Write out the whole of the material exactly.

• [Data section]
--- Start ---
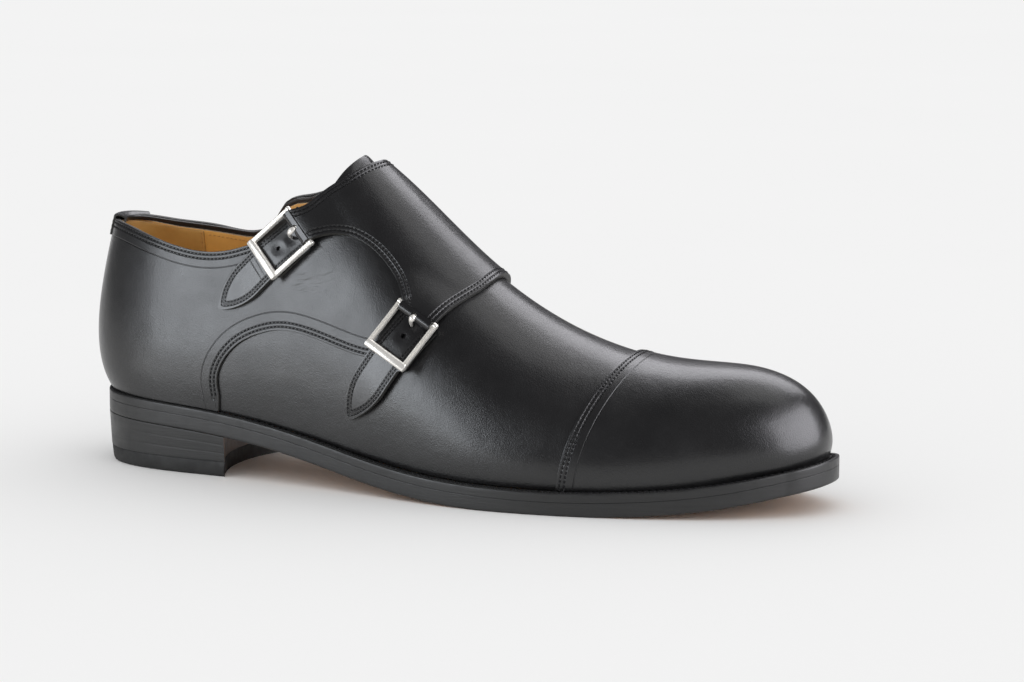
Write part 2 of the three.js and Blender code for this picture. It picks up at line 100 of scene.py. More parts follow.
bottom_steps = np.arange(len(BOTTOM_ALONG))
bottom_fine = np.linspace(0, len(BOTTOM_ALONG) - 1, 4001)
bottom_x = spline(bottom_steps, BOTTOM_ALONG)(bottom_fine)
bottom_z = spline(bottom_steps, BOTTOM_UP)(bottom_fine)


def bottom(x):
    """The bottom edge's height above the floor."""
    return np.interp(x, bottom_x, bottom_z)


def swing(x):
    """How far the forefoot's centre line has swung to the inner side."""
    t = np.clip((x - 120) / (TOE_TIP - 120), 0, 1)
    return TIP_IN * t * t * (3 - 2 * t)


def half_section(section, side):
    """The four handles of a section's curve on one side, from the foot up to the ridge."""
    foot, top, rise, crown = section
    foot_out, top_out = (foot[1], top[1]) if side < 0 else (foot[2], top[2])
    foot_up, top_up = bottom(foot[0]), bottom(top[0]) + top[3]
    return [
        (foot[0], side * foot_out, foot_up),
        (foot[0] + rise[0], side * (foot_out + rise[1]), foot_up + rise[2]),
        (top[0] + crown[0], side * (top_out + crown[1]), top_up - crown[2]),
        (top[0], side * top_out, top_up),
    ]


last_run = [half_section(s, -1) for s in SECTIONS] + [half_section(s, 1) for s in SECTIONS[-2::-1]]
last_handles = spline(np.arange(RUN_END + 1), np.array(last_run))


def bare(row, height):
    """A point of the last: row from 0 at the outer toe to 24 at the inner, height from 0 to 1."""
    handles = last_handles(row)
    along, out, up = handles[..., 0], handles[..., 1].copy(), handles[..., 2]
    on_ridge = np.minimum(row, RUN_END - row) <= RIDGE_ROW
    out[..., 3] = np.where(on_ridge, 0, out[..., 3])
    b = height
    a = 1 - b
    weights = np.stack([a**3, 3 * a * a * b, 3 * a * b * b, b**3], -1)
    parts = [(along * weights).sum(-1), ((swing(along) + out) * weights).sum(-1), (up * weights).sum(-1)]
    return np.stack(parts, -1)


def unit(directions):
    return directions / np.linalg.norm(directions, axis=-1, keepdims=True)


def outward(row, height):
    """The last's outward direction."""
    step = 2e-3
    r = np.clip(row, 0.15, RUN_END - 0.15)
    h = np.clip(height, 0.03, 1 - step)
    along = bare(r + step, h) - bare(r - step, h)
    up = bare(r, h + step) - bare(r, h - step)
    return unit(np.cross(up, along))


def around(row, height):
    """Coordinates for a piece that goes round the heel: the row and the height as they are."""
    return row, height


def instep(row, height):
    """Coordinates for a piece that goes over the instep: rows from the toe, and a height that runs on
    from 1 at the ridge to 2 at the inner side's foot."""
    return np.where(height <= 1, row, RUN_END - row), np.where(height <= 1, height, 2 - height)


def on_last(path, standing=0.0, lay=instep):
    """Points that stand off the last, and the outward direction there."""
    row, height = lay(path[..., 0], path[..., 1])
    toe_row = np.minimum(row, RUN_END - row)
    row = np.where((height >= 1) & (toe_row <= RIDGE_ROW), toe_row, row)
    out = outward(row, height)
    return bare(row, height) + out * np.asarray(standing)[..., None], out


def run_along(points):
    """The length of a line through points, up to each of them."""
    return np.concatenate([[0], np.cumsum(np.linalg.norm(np.diff(points, axis=0), axis=1))])


def read_at(lengths, run, values):
    """Values that are given at each run along a line, read at other lengths."""
    return np.stack([np.interp(lengths, run, column) for column in values.T], -1)


def resampled(points, count, closed=False):
    """Points spaced evenly along a line through the given ones."""
    if closed:
        points = np.concatenate([points, points[:1]])
    run = run_along(points)
    at = np.linspace(0, run[-1], count + 1)[:-1] if closed else np.linspace(0, run[-1], count)
    return read_at(at, run, points)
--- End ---
• [Answer for the task]
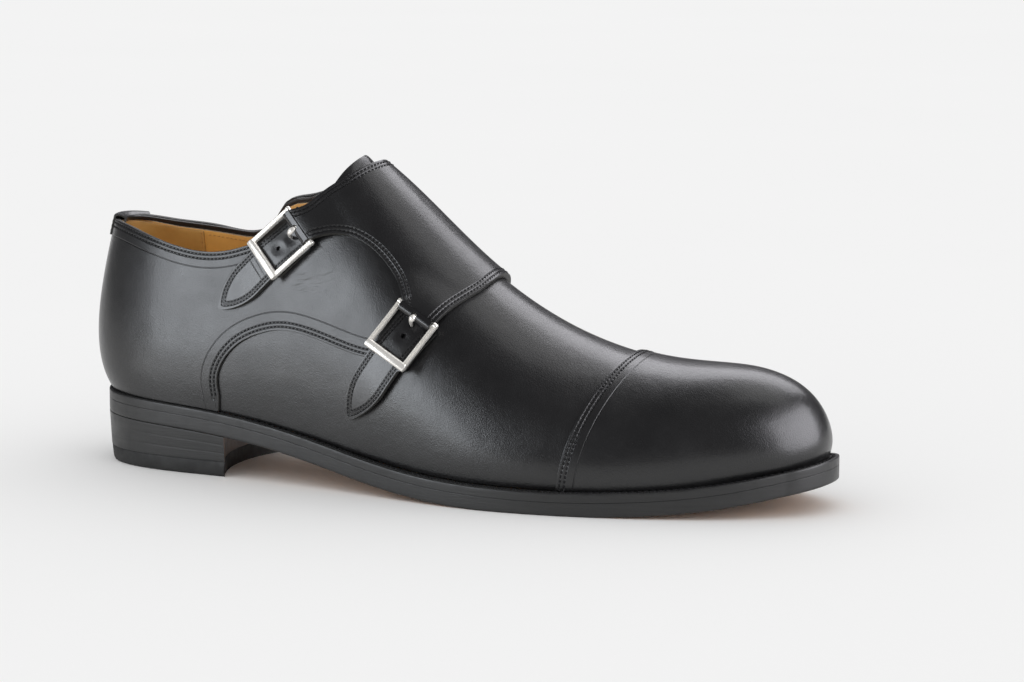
Write part 2 of the three.js and Blender code for this picture. It picks up at line 100 of scene.py. More parts follow.
bottom_steps = np.arange(len(BOTTOM_ALONG))
bottom_fine = np.linspace(0, len(BOTTOM_ALONG) - 1, 4001)
bottom_x = spline(bottom_steps, BOTTOM_ALONG)(bottom_fine)
bottom_z = spline(bottom_steps, BOTTOM_UP)(bottom_fine)


def bottom(x):
    """The bottom edge's height above the floor."""
    return np.interp(x, bottom_x, bottom_z)


def swing(x):
    """How far the forefoot's centre line has swung to the inner side."""
    t = np.clip((x - 120) / (TOE_TIP - 120), 0, 1)
    return TIP_IN * t * t * (3 - 2 * t)


def half_section(section, side):
    """The four handles of a section's curve on one side, from the foot up to the ridge."""
    foot, top, rise, crown = section
    foot_out, top_out = (foot[1], top[1]) if side < 0 else (foot[2], top[2])
    foot_up, top_up = bottom(foot[0]), bottom(top[0]) + top[3]
    return [
        (foot[0], side * foot_out, foot_up),
        (foot[0] + rise[0], side * (foot_out + rise[1]), foot_up + rise[2]),
        (top[0] + crown[0], side * (top_out + crown[1]), top_up - crown[2]),
        (top[0], side * top_out, top_up),
    ]


last_run = [half_section(s, -1) for s in SECTIONS] + [half_section(s, 1) for s in SECTIONS[-2::-1]]
last_handles = spline(np.arange(RUN_END + 1), np.array(last_run))


def bare(row, height):
    """A point of the last: row from 0 at the outer toe to 24 at the inner, height from 0 to 1."""
    handles = last_handles(row)
    along, out, up = handles[..., 0], handles[..., 1].copy(), handles[..., 2]
    on_ridge = np.minimum(row, RUN_END - row) <= RIDGE_ROW
    out[..., 3] = np.where(on_ridge, 0, out[..., 3])
    b = height
    a = 1 - b
    weights = np.stack([a**3, 3 * a * a * b, 3 * a * b * b, b**3], -1)
    parts = [(along * weights).sum(-1), ((swing(along) + out) * weights).sum(-1), (up * weights).sum(-1)]
    return np.stack(parts, -1)


def unit(directions):
    return directions / np.linalg.norm(directions, axis=-1, keepdims=True)


def outward(row, height):
    """The last's outward direction."""
    step = 2e-3
    r = np.clip(row, 0.15, RUN_END - 0.15)
    h = np.clip(height, 0.03, 1 - step)
    along = bare(r + step, h) - bare(r - step, h)
    up = bare(r, h + step) - bare(r, h - step)
    return unit(np.cross(up, along))


def around(row, height):
    """Coordinates for a piece that goes round the heel: the row and the height as they are."""
    return row, height


def instep(row, height):
    """Coordinates for a piece that goes over the instep: rows from the toe, and a height that runs on
    from 1 at the ridge to 2 at the inner side's foot."""
    return np.where(height <= 1, row, RUN_END - row), np.where(height <= 1, height, 2 - height)


def on_last(path, standing=0.0, lay=instep):
    """Points that stand off the last, and the outward direction there."""
    row, height = lay(path[..., 0], path[..., 1])
    toe_row = np.minimum(row, RUN_END - row)
    row = np.where((height >= 1) & (toe_row <= RIDGE_ROW), toe_row, row)
    out = outward(row, height)
    return bare(row, height) + out * np.asarray(standing)[..., None], out


def run_along(points):
    """The length of a line through points, up to each of them."""
    return np.concatenate([[0], np.cumsum(np.linalg.norm(np.diff(points, axis=0), axis=1))])


def read_at(lengths, run, values):
    """Values that are given at each run along a line, read at other lengths."""
    return np.stack([np.interp(lengths, run, column) for column in values.T], -1)


def resampled(points, count, closed=False):
    """Points spaced evenly along a line through the given ones."""
    if closed:
        points = np.concatenate([points, points[:1]])
    run = run_along(points)
    at = np.linspace(0, run[-1], count + 1)[:-1] if closed else np.linspace(0, run[-1], count)
    return read_at(at, run, points)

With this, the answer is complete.